Let's all Congratulate the Ex  

rm_tennismaiden 59F
2103 posts
6/26/2006 3:54 pm

Last Read:
6/30/2006 8:37 pm

Let's all Congratulate the Ex


It would seem I got the news today. My ex and his new wife of only a year are expecting a baby! He's 51 years old she 39 and well...he was such an outstanding father the first go round he thought he would try it again.

Not much to say here....I'm more concerned for my own children who have gotten the shaft for the last 6 years. My divorce was very nasty, he cheated, he lied, he defers income, didn't pay child support and he still thinks I'm the one with the issues. All this from a successful man that makes mega big bucks.

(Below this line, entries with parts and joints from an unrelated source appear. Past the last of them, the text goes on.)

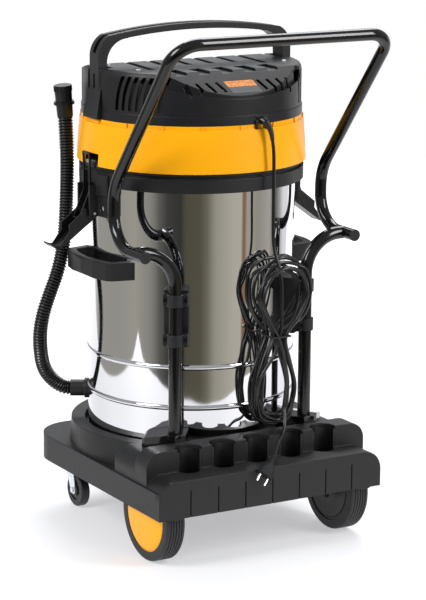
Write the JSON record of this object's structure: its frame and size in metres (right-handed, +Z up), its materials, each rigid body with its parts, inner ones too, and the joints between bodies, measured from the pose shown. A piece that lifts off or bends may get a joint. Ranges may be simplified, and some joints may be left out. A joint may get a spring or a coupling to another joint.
{
  "type": "wet and dry vacuum cleaner",
  "caption": "Upright industrial vacuum: polished steel tank on a wheeled trolley with push handle, yellow and black motor head, side latches, drain hose and coiled mains cord.",
  "frame": {"origin": "on the floor below the middle of the bounding box, cord and drain hose left out", "axes": "+Z up, -Y towards the operator at the push handle, +X to the operator's right when facing the machine from behind"},
  "size_m": [0.6966, 0.6869, 1.1082],
  "materials": {
    "trolley_plastic": "moulded, fine grain",
    "cup_plastic": "moulded, satin",
    "zinc": "zinc plated",
    "yellow_plastic": "semi-gloss",
    "tyre": "ribbed rubber",
    "castor_tread": "smooth",
    "black_tube": "gloss powder coat",
    "black_steel": "satin coat",
    "polished_steel": "mirror polished stainless sheet",
    "hose": "corrugated",
    "cover_plastic": "moulded, satin",
    "plate": "satin plate",
    "seal": "soft seal",
    "motor_steel": "pressed steel",
    "fan_metal": "pressed sheet",
    "cage_plastic": "moulded",
    "float_plastic": "smooth",
    "filter_cloth": "woven cloth",
    "switch_red": "smooth",
    "cord_rubber": "satin",
    "tie": "satin",
    "plug_metal": "nickel plated"
  },
  "bodies": {
    "chassis": {"trolley_base": "trolley_plastic", "tool_cups": "cup_plastic", "rear_axle": "zinc", "castor_plates": "zinc", "rear_posts": "black_tube", "post_feet": "black_tube", "post_clamps": "trolley_plastic", "push_handle": "black_tube", "handle_caps": "cup_plastic", "tank": "polished_steel", "tank_collar": "trolley_plastic", "side_grips": "trolley_plastic", "latch_brackets": "trolley_plastic", "latch_pins": "zinc", "tank_screws": "zinc", "hose_inlet": "trolley_plastic", "drain_fitting": "trolley_plastic", "drain_hose": "hose", "drain_cuff": "cup_plastic", "cap_tether": "cup_plastic", "power_cord": "cord_rubber", "cord_hank": "cord_rubber", "cord_tie": "tie", "plug_body": "cord_rubber", "plug_pins": "plug_metal"},
    "head": {"head_ring": "yellow_plastic", "head_cover": "cover_plastic", "carry_handle": "cover_plastic", "rating_plate": "plate", "head_base": "trolley_plastic", "head_gasket": "seal", "latch_keepers": "zinc", "motor_cans": "motor_steel", "float_cage": "cage_plastic", "filter_bag": "filter_cloth", "switch_panel": "cover_plastic", "cord_gland": "cord_rubber", "cover_screws": "zinc"},
    "wheel_left": {"hub_left": "yellow_plastic", "tyre_left": "tyre"},
    "castor_swivel_left": {"castor_fork_left": "zinc", "castor_axle_left": "zinc"},
    "castor_roller_left": {"castor_wheel_left": "castor_tread"},
    "lever_left": {"latch_lever_left": "black_steel"},
    "bail_left": {"latch_bail_left": "black_steel"},
    "wheel_right": {"hub_right": "yellow_plastic", "tyre_right": "tyre"},
    "castor_swivel_right": {"castor_fork_right": "zinc", "castor_axle_right": "zinc"},
    "castor_roller_right": {"castor_wheel_right": "castor_tread"},
    "lever_right": {"latch_lever_right": "black_steel"},
    "bail_right": {"latch_bail_right": "black_steel"},
    "fan_1": {"impeller_1": "fan_metal"},
    "rocker_1": {"switch_1": "switch_red"},
    "fan_2": {"impeller_2": "fan_metal"},
    "rocker_2": {"switch_2": "switch_red"},
    "fan_3": {"impeller_3": "fan_metal"},
    "rocker_3": {"switch_3": "switch_red"},
    "float": {"float_ball": "float_plastic"},
    "cap": {"drain_cap": "cup_plastic"}
  },
  "joints": [
    {"name": "wheel_left_spin", "type": "hinge", "parent": "chassis", "child": "wheel_left", "pos_m": [-0.229, -0.19358, 0.098], "axis": [1, 0, 0], "continuous": true},
    {"name": "castor_left_swivel", "type": "hinge", "parent": "chassis", "child": "castor_swivel_left", "pos_m": [-0.196, 0.23842, 0.1], "axis": [0, 0, 1], "continuous": true},
    {"name": "castor_left_roll", "type": "hinge", "parent": "castor_swivel_left", "child": "castor_roller_left", "pos_m": [-0.196, 0.21342, 0.0375], "axis": [1, 0, 0], "continuous": true},
    {"name": "latch_left_lever", "type": "hinge", "parent": "chassis", "child": "lever_left", "pos_m": [-0.25, 0.05342, 0.703], "axis": [0, -1, 0], "range_deg": [0, 34]},
    {"name": "latch_left_bail", "type": "hinge", "parent": "lever_left", "child": "bail_left", "pos_m": [-0.27897, 0.05342, 0.69184], "axis": [0, -1, 0], "range_deg": [-34, 0]},
    {"name": "wheel_right_spin", "type": "hinge", "parent": "chassis", "child": "wheel_right", "pos_m": [0.229, -0.19358, 0.098], "axis": [1, 0, 0], "continuous": true},
    {"name": "castor_right_swivel", "type": "hinge", "parent": "chassis", "child": "castor_swivel_right", "pos_m": [0.196, 0.23842, 0.1], "axis": [0, 0, 1], "continuous": true},
    {"name": "castor_right_roll", "type": "hinge", "parent": "castor_swivel_right", "child": "castor_roller_right", "pos_m": [0.196, 0.21342, 0.0375], "axis": [1, 0, 0], "continuous": true},
    {"name": "latch_right_lever", "type": "hinge", "parent": "chassis", "child": "lever_right", "pos_m": [0.25, 0.05342, 0.703], "axis": [0, 1, 0], "range_deg": [0, 34]},
    {"name": "latch_right_bail", "type": "hinge", "parent": "lever_right", "child": "bail_right", "pos_m": [0.27897, 0.05342, 0.69184], "axis": [0, 1, 0], "range_deg": [-34, 0]},
    {"name": "head_lift", "type": "slide", "parent": "chassis", "child": "head", "axis": [0, 0, 1], "range_m": [0, 0.3]},
    {"name": "fan_1_spin", "type": "hinge", "parent": "head", "child": "fan_1", "pos_m": [0.09007, 0.10542, 0.83], "axis": [0, 0, 1], "continuous": true},
    {"name": "fan_2_spin", "type": "hinge", "parent": "head", "child": "fan_2", "pos_m": [-0.09007, 0.10542, 0.83], "axis": [0, 0, 1], "continuous": true},
    {"name": "fan_3_spin", "type": "hinge", "parent": "head", "child": "fan_3", "pos_m": [0, -0.05058, 0.83], "axis": [0, 0, 1], "continuous": true},
    {"name": "float_rise", "type": "slide", "parent": "head", "child": "float", "axis": [0, 0, 1], "range_m": [0, 0.042]},
    {"name": "switch_1_rock", "type": "hinge", "parent": "head", "child": "rocker_1", "pos_m": [0.038, 0.29262, 0.945], "axis": [1, 0, 0], "range_deg": [0, 10]},
    {"name": "switch_2_rock", "type": "hinge", "parent": "head", "child": "rocker_2", "pos_m": [0, 0.29262, 0.945], "axis": [1, 0, 0], "range_deg": [0, 10]},
    {"name": "switch_3_rock", "type": "hinge", "parent": "head", "child": "rocker_3", "pos_m": [-0.038, 0.29262, 0.945], "axis": [1, 0, 0], "range_deg": [0, 10]},
    {"name": "cap_pull", "type": "slide", "parent": "chassis", "child": "cap", "axis": [-0.1045, -0.0349, 0.9939], "range_m": [0, 0.03]}
  ],
  "couplings": [
    {"joint": "latch_left_bail", "follows": "latch_left_lever", "ratio": -1},
    {"joint": "latch_right_bail", "follows": "latch_right_lever", "ratio": -1}
  ]
}
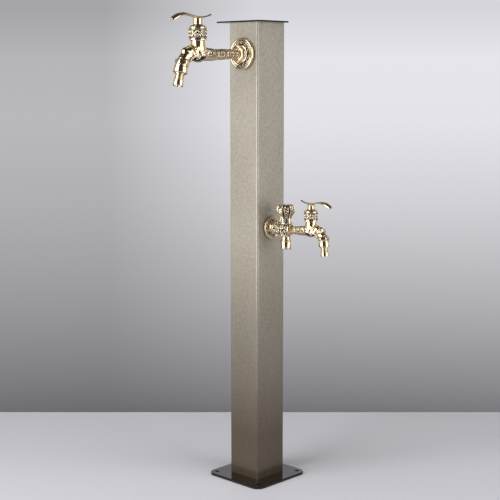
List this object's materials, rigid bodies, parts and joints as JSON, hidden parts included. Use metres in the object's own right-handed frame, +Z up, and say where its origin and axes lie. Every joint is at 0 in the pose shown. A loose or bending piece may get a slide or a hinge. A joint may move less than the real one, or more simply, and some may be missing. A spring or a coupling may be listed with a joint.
{
  "type": "garden standpipe",
  "caption": "Square garden standpipe post on a bolted base plate, with a long ornate lever tap near the top and a lower two-way lever tap with a tulip knob.",
  "frame": {"origin": "centre of the base plate's underside, between the four bolt holes", "axes": "+Z up the post; -Y towards the upper tap's spout; +X towards the lower tap's spout"},
  "size_m": [0.2765, 0.3086, 0.9603],
  "materials": {
    "post_coating": "hammered grey-olive powder coat",
    "plate_coating": "dark bronze, satin",
    "antique_brass": "polished with dark patina in the recesses",
    "plain_brass": "turned",
    "steel": "brushed",
    "ceramic_disc": "lapped",
    "rubber_seal": "matte"
  },
  "bodies": {
    "post": {"post_tube": "post_coating", "base_plate": "plate_coating", "cap_plate": "plate_coating", "cap_insert": "plate_coating", "upper_flange": "antique_brass", "upper_body": "antique_brass", "upper_bonnet": "antique_brass", "upper_nozzle_nut": "antique_brass", "upper_nozzle_tail": "antique_brass", "lower_flange": "antique_brass", "lower_block": "antique_brass", "lower_body": "antique_brass", "lower_bonnet": "antique_brass", "lower_nozzle_nut": "antique_brass", "lower_nozzle_tail": "antique_brass", "side_outlet_collar": "antique_brass", "upper_cartridge": "plain_brass", "upper_locknut": "plain_brass", "lower_cartridge": "plain_brass", "lower_locknut": "plain_brass", "knob_cartridge": "plain_brass", "supply_inlet": "plain_brass", "supply_tee": "plain_brass", "supply_elbow": "plain_brass", "riser_lower": "steel", "riser_upper": "steel", "pipe_clip_lower": "steel", "pipe_clip_upper": "steel", "upper_fixed_disc": "ceramic_disc", "lower_fixed_disc": "ceramic_disc", "knob_fixed_disc": "ceramic_disc", "upper_flange_gasket": "rubber_seal", "lower_flange_gasket": "rubber_seal", "upper_seat_seal": "rubber_seal", "lower_seat_seal": "rubber_seal", "knob_seat_seal": "rubber_seal", "upper_nozzle_washer": "rubber_seal", "lower_nozzle_washer": "rubber_seal", "side_outlet_washer": "rubber_seal"},
    "upper_lever_body": {"upper_lever": "antique_brass", "upper_lever_screw": "steel", "upper_spindle": "plain_brass", "upper_spindle_oring": "rubber_seal", "upper_moving_disc": "ceramic_disc"},
    "lower_lever_body": {"lower_lever": "antique_brass", "lower_lever_screw": "steel", "lower_spindle": "plain_brass", "lower_spindle_oring": "rubber_seal", "lower_moving_disc": "ceramic_disc"},
    "knob_body": {"knob": "antique_brass", "knob_screw": "steel", "knob_spindle": "plain_brass", "knob_spindle_oring": "rubber_seal", "knob_moving_disc": "ceramic_disc"}
  },
  "joints": [
    {"name": "upper_lever_turn", "type": "hinge", "parent": "post", "child": "upper_lever_body", "pos_m": [0, -0.1645, 0.8843], "axis": [0, 0, 1], "range_deg": [0, 90]},
    {"name": "lower_lever_turn", "type": "hinge", "parent": "post", "child": "lower_lever_body", "pos_m": [0.1483, 0, 0.538], "axis": [0, 0, 1], "range_deg": [0, 90]},
    {"name": "knob_turn", "type": "hinge", "parent": "post", "child": "knob_body", "pos_m": [0.081, 0, 0.534], "axis": [0, 0, 1], "range_deg": [0, 90]}
  ]
}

I predicted this years ago, and began preparing my boys for it's inevitability. Hey at least my ex is getting everything he's asked for, another life where he can work and never retire, a wife that will refuse to have sex with him once that child is born and his own sons who will most probably disconnect from him now. Was it all worth it I'd ask him? Most probably he'll never admit the biggest mistake of his life to me. Hell we don't even talk....geez after 25 years and this is what it comes to *shaking my head in disbelief*...what a shame.

It really is a so sad...some people never learn.....


rm_silly153 63M/59F
26 posts
6/26/2006 4:54 pm

OH JOY... Just tkink how much fun he will have at 65 with a 14 year old listning to the current rock music at full blast...AND...just imagine dealing with a 18 year old when you are nearly 70


rm_tennismaiden replies on 6/27/2006 7:56 am:
I suppose the only better would be if he had a girl and between her and his current wife they would drive him insane. Only right for all the years of suffering I've been through.

Payback is a bitch! Literally

rm_kelli4u2dew 41F
5220 posts
6/26/2006 5:16 pm

Sounds like ex. I'm glad I never had children. I'm lucky that I had a good lawyer, and got everything up front. If I had to depend on him to do the right thing, I'd be in court every month.


rm_tennismaiden replies on 6/27/2006 8:01 am:
Yeah I've gotten to the point I could write my own motions to the court. That process sucks the life outta anyone and putting it behind is such a blessing and relief.

You can't believe what I spent on my divorce...argh...and this is after I didn't initiate it...yuck what a drag!

libgemOH 56M/52F

6/26/2006 5:58 pm

Your ex sounds much like mine. I really should have given him that Italian style divorce instead of the conventional one. I should a just killed him!!

My revenge....I was that younger spouse that had the kid with the older man. Our daughter is almost 12, he's 61 and can't figure out how to keep up with her!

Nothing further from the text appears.